Ugandan rebel group allegedly still recruiting children – UN report

Although the Lord’s Resistance Army (LRA) does not seem to be recruiting children in Uganda, women and children are still present in its ranks, and the rebel group is allegedly enlisting young people from neighbouring countries, according to a United Nations report released today.

Although the Lord’s Resistance Army (LRA) does not seem to be recruiting children in Uganda, women and children are still present in its ranks, and the rebel group is allegedly enlisting young people from neighbouring countries, according to a United Nations report released today.

The LRA, which has fought a civil war with the Ugandan Government since the mid-1980s, became notorious during the conflict for abducting as many as 25,000 children and using them as fighters and porters. The children were often subject to extreme violence shortly after abduction, with many girls allocated to officers in a form of institutional rape.

“Owing to the apparent absence of LRA from Ugandan territory, there have been no recent cases of recruitment and use of Ugandan children, or other grave violations against children attributable to LRA,” Secretary-General Ban Ki-moon writes in a new report to the Security Council.

“However, children and women are still present in the LRA ranks, and there has been no movement on their release,” he adds.

In addition, he notes there are reports alleging that the group has been recruiting children from southern Sudan, the Democratic Republic of the Congo (DRC) and the Central African Republic (CAR).

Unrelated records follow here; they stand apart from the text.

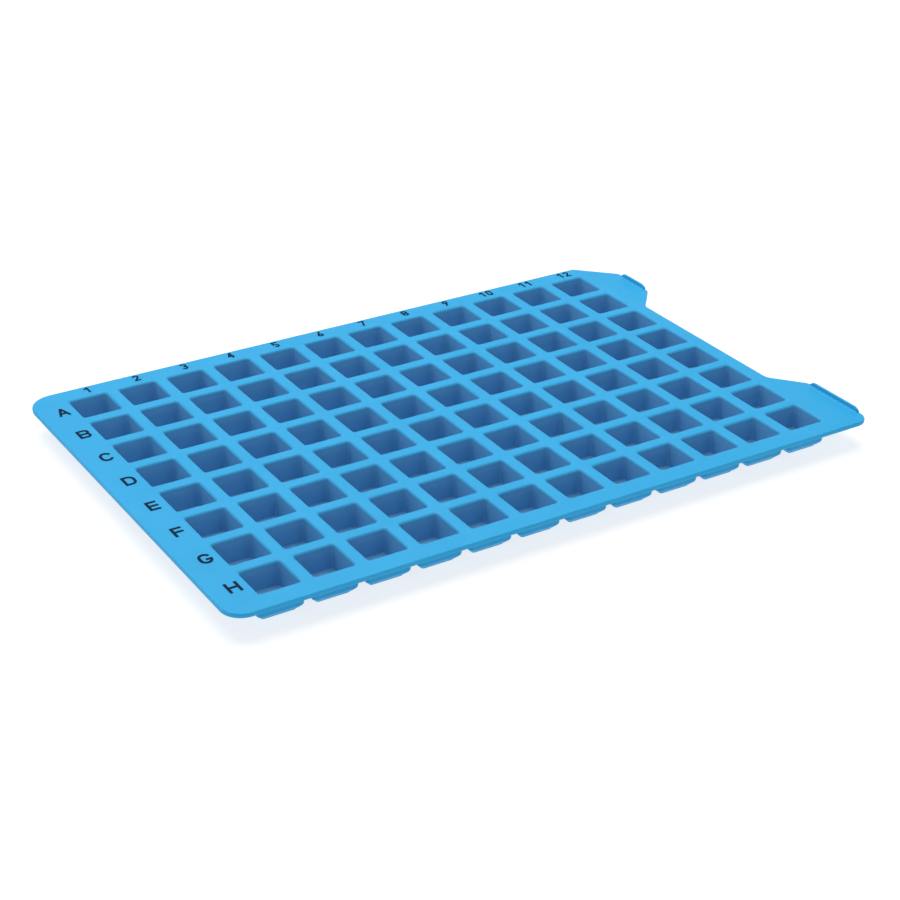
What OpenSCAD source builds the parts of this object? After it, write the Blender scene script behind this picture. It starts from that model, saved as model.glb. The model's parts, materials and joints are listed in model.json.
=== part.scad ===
// Sealing mat for a plate of 96 square wells: a moulded silicone sheet with a hollow square plug
// over each well, a facing film under each plug, printed marks and two pull tabs.
// The sheet is divided along its bending lines, between the columns and at the roots of the tabs.
// +X runs towards the tabs, +Y towards row A, and the facings rest on Z = 0.

/* [Grid] */
// Distance between neighbouring wells, along the rows and along the columns
pitch = 9; // [8.9:0.05:9.3]
// Width of each square recess at the sheet's top face, without the mouth's chamfer
opening_w = 6.7; // [6.4:0.05:6.9]
// Depth of each recess below the top face
recess_depth = 4.2; // [3.4:0.1:4.3]
// Draft of the recess walls, in degrees
recess_draft = 2; // [0.5:0.5:3]
// Radius of the upright corners inside a recess
recess_corner_r = 0.45; // [0.3:0.05:0.8]
// Chamfer around the mouth of a recess
mouth_chamfer = 0.4; // [0.2:0.05:0.5]

/* [Sheet] */
// Thickness of the sheet
sheet_t = 0.8; // [0.7:0.05:1.1]
// From the centre of the grid to the left edge, which carries the letters
sheet_left = 59.3; // [57.5:0.1:62]
// From the centre of the grid to the right edge, between the tabs
sheet_right = 55.55; // [54.5:0.05:57]
// Depth of the sheet from the front edge to the back edge
sheet_depth = 77.4; // [76.5:0.1:80]
// Radius of the left edge's front corner
front_corner_r = 3.5; // [1:0.5:4]
// Radius of the left edge's back corner
back_corner_r = 4.5; // [1:0.5:5]
// Gap along each bending line between two columns
bend_gap = 0.24; // [0.22:0.01:0.3]

/* [Plugs] */
// Width of each plug where it leaves the sheet
plug_w = 7.86; // [7.6:0.02:8.1]
// Height from the resting face to the top face of the sheet
total_h = 4.9; // [4.8:0.1:6]
// Draft of the plug's outer walls, in degrees
plug_draft = 1.5; // [0.5:0.5:2]
// Radius of the plug's upright corners
plug_corner_r = 0.8; // [0.5:0.1:1.2]
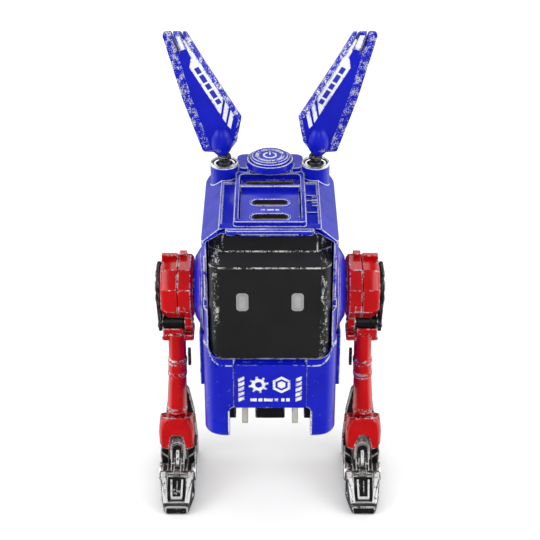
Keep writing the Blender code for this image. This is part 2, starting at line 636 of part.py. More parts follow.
def build_ear(name, side, root):
    pivot = (side * EAR_X, EAR_Y, BALL_Z)
    centre = pivot[:2]
    cup_body = Body(f"ear_cup_{name}", pivot, root)
    cup = [(0, CUP_BOTTOM), (CUP_RADIUS, CUP_BOTTOM), (CUP_RADIUS, CUP_TOP), (CUP_BORE, CUP_TOP),
           (CUP_BORE, CUP_BOTTOM + 0.5), (0, CUP_BOTTOM + 0.5)]
    cup_body.piece(f"ear_cup_{name}", "steel", shape(turned, cup, "Z", centre))

    ear_body = Body(f"ear_{name}", pivot, cup_body)
    arc = [(BALL_RADIUS * math.cos(turn), BALL_Z + BALL_RADIUS * math.sin(turn))
           for turn in [math.radians(angle) for angle in range(-70, 51, 20)]]
    stud = [(0, BALL_Z - BALL_RADIUS)] + arc + [(1.2, BALL_Z + 1.6), (1.5, 89.6), (0, 89.6)]
    ear_body.piece(f"ear_stud_{name}", "worn_black", shape(turned, stud, "Z", centre, 16))

    blade = shape(prism, mirrored(rounded(EAR_OUTLINE, 0.5, 1), side), "Y",
                  EAR_Y - EAR_THICKNESS / 2, EAR_Y + EAR_THICKNESS / 2)
    knob = bmesh.new()
    bmesh.ops.create_uvsphere(knob, u_segments=20, v_segments=12, radius=1.0)
    bmesh.ops.transform(knob, verts=knob.verts, matrix=Matrix.Diagonal((*KNOB_RADII, 1.0)))
    knob_x, knob_y, knob_z = KNOB_CENTRE
    bmesh.ops.translate(knob, verts=knob.verts, vec=(side * knob_x, knob_y, knob_z))
    ear_body.piece(f"ear_blade_{name}", "blue_paint", blade, joins=[knob], bevel=0.35)


# ---- legs -----------------------------------------------------------------------------------------

def reach_x(side, low, high):
    """A span along X that is given for the right side, on either side."""
    return sorted((side * low, side * high))


def drum_rings(side, spans):
    """Eight-sided rings with rounded corners, one for each (X, scale) pair."""
    corners = circle(0.0, 0.0, DRUM_RADIUS, 8)
    turn = math.radians(22.5)
    turned_corners = [(a * math.cos(turn) - b * math.sin(turn), a * math.sin(turn) + b * math.cos(turn))
                      for a, b in corners]
    outline = rounded(turned_corners, 2.2, 2)
    return [[(side * x, y * scale, HIP_Z + z * scale) for y, z in outline] for x, scale in spans]


def strap(centre_a, radius_a, centre_b, radius_b, steps=8):
    """Outline of a flat link with round ends; the first end is the upper one."""
    points = []
    for step in range(steps + 1):
        turn = math.pi * step / steps
        points.append((centre_a[0] + radius_a * math.cos(turn), centre_a[1] + radius_a * math.sin(turn)))
    for step in range(steps + 1):
        turn = math.pi + math.pi * step / steps
        points.append((centre_b[0] + radius_b * math.cos(turn), centre_b[1] + radius_b * math.sin(turn)))
    return points


def build_hip(name, side, root):
    hip = (0.0, HIP_Z)
    (foot_x, foot_radius), (face_x, face_radius) = HIP_BOSS
    bore = AXLE_RADIUS + GAP
    boss = [(bore, side * foot_x), (foot_radius, side * foot_x), (face_radius, side * face_x),
            (bore, side * face_x)]
    root.piece(f"hip_boss_{name}", "blue_paint", shape(turned, boss, "X", hip, 32))
    head = [(0, side * 12.6), (AXLE_HEAD_RADIUS, side * 12.6), (AXLE_HEAD_RADIUS, side * 14.6),
            (AXLE_RADIUS, side * 14.6), (AXLE_RADIUS, side * 27.0), (0, side * 27.0)]
    root.piece(f"hip_axle_{name}", "steel", shape(turned, head, "X", hip, 20))


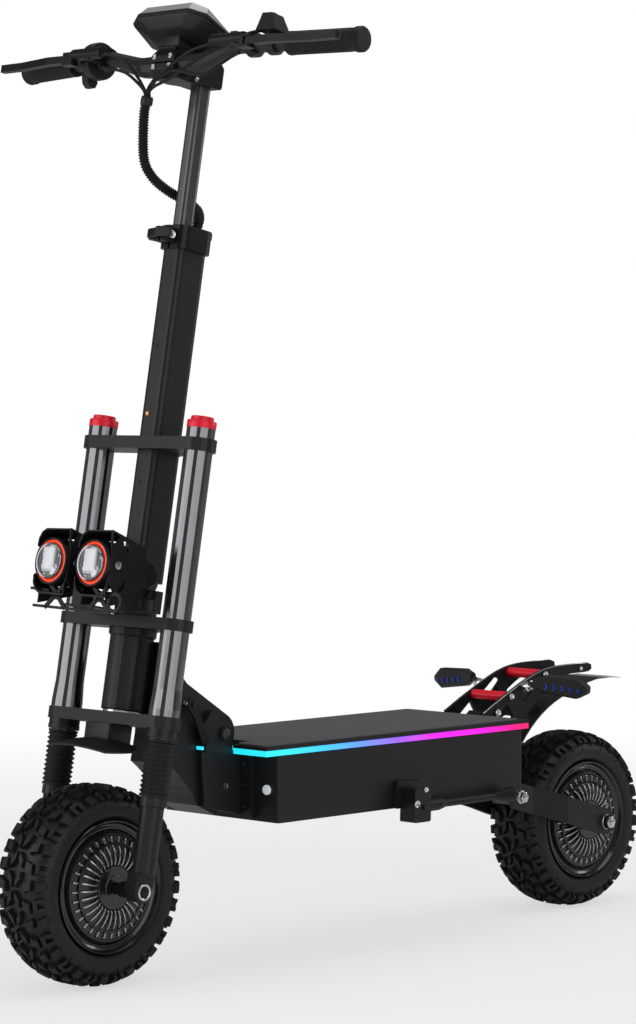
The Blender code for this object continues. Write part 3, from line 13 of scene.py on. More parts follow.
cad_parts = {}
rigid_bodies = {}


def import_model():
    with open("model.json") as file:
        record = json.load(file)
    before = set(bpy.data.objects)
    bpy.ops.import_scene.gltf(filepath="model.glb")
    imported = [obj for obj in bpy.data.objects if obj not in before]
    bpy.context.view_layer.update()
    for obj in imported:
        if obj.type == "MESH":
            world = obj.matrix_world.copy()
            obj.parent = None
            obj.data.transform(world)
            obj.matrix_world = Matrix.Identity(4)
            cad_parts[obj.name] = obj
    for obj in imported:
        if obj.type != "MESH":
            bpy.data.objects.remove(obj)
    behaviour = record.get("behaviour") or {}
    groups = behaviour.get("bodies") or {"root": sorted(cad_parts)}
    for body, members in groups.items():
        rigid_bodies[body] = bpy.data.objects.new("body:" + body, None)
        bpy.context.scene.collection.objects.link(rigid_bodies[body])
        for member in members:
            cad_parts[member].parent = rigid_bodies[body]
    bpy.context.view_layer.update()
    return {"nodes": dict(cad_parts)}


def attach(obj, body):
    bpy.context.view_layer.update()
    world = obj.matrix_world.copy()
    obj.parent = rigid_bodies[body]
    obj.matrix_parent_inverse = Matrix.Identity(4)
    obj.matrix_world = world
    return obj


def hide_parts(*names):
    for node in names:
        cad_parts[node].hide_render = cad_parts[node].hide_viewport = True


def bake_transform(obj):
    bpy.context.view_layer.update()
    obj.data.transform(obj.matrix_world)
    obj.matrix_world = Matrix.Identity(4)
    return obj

In one case, three boys from the Sudan and the CAR who escaped from the LRA reported that they had been forced to work for the group as porters. They also reported that girls were present in the ranks, and that they were regularly subjected to gender-based violence, including rape.

On 23 April, authorities in Dungu in eastern DRC reported that 13 people, including four students, were abducted from a primary school following LRA attacks.

“These allegations are being reported while the peace talks between LRA and the Government of Uganda are stalled, notably because of the refusal by the LRA leader, Joseph Kony, to sign the final peace agreement,” Mr. Ban writes.

Last July the Security Council Working Group on Children and Armed Conflict called on the LRA to unconditionally release children used in their ranks, and underlined the absence of any concrete signs in this regard.

The Group also noted the International Criminal Court indictments against five senior members of the LRA – the leader Joseph Kony, and the commanders Vincent Otti, Okot Odhiambo, Dominic Ongwen and Raska Lukwiya – on a number of charges, including the enlistment of children through abduction.

The rebel group has maintained that it had released all children and women abducted or forcibly conscripted some time ago and that those who remained in the bush were women and children related to LRA members.

Mr. Ban says that this information cannot be independently verified because of the absence of any direct contacts between the UN and the LRA leadership.

The Secretary-General urges the LRA to provide a complete list of names and ages of the women and children remaining in its ranks for verification and to carry out their immediate release.

In addition, he says the UN Task Forces on Monitoring and Reporting in Uganda, the CAR, the DRC and the Sudan, in cooperation with the UN missions in the DRC and Sudan, should develop a strategy to increase monitoring and reporting on cross-border recruitment and use of children by the LRA.